Detail of the installation of “Names of the Student Earthquake Victims Found by the Citizens’ Investigation” (2008–2011) by Ai Weiwei. Photograph by Ian Boyden.

SP: Ian, I read that you taught yourself Chinese by reading Ai Weiwei’s father’s poetry. That seems like fate.

IB: When I was nineteen, I went to China as a foreign exchange student. Before I left, a mentor of mine, the late poet Tom Crawford (1939–2018), gave me a bilingual volume of Ai Qing’s collected poems to take with me. My Chinese teacher at Nanjing University was so surprised when I showed her this book. Ai Qing (1910–1996) had only recently been allowed to return to Beijing from twenty years of exile in a labor camp in Xinjiang—the camp where Ai Weiwei was raised. I was young and naïve; at the time, it never occurred to me that this poet had a family, that he had a son named Weiwei. I really loved Ai Qing’s poems from the early 1930s that are filled with raw and ardent rebelliousness.

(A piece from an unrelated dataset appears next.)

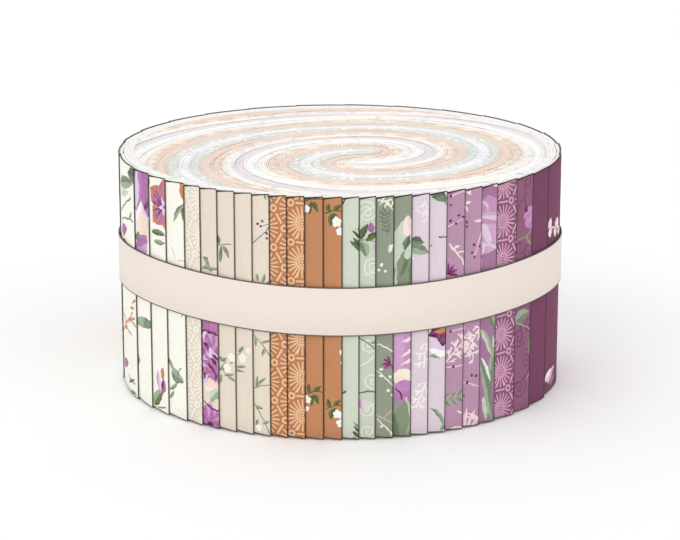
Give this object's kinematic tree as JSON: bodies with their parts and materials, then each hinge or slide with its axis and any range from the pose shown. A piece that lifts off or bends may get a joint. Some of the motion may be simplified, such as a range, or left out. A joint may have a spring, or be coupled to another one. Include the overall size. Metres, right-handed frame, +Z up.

I studied those poems—they were kernels around which the rest of my Chinese grew. Language is not truly separate from the speaker. Just a few words, a few vibrations of sound, can shape the subsequent patterns and conditions of the rest of our lives. I think much of life is spent trying to make sense of that. Ai Qing has a poem that speaks to this mystery, and I offer my own translation of it here:

Trees

One tree, another tree—
each towering and motionless,
each standing alone from the others—
the wind and air
tell of their distance apart.

But enshrouded within the earth,
the trees’ roots stretch out
through the invisible depths
where their finest tendrils braid together.

There’s a visible landscape we all see. And there exists an invisible landscape that not only grounds us but is also a conduit of mind. Perhaps those roots reaching out through the earth are an image of fate, inseparable from curiosity and determination, empathy and fundamental dignity.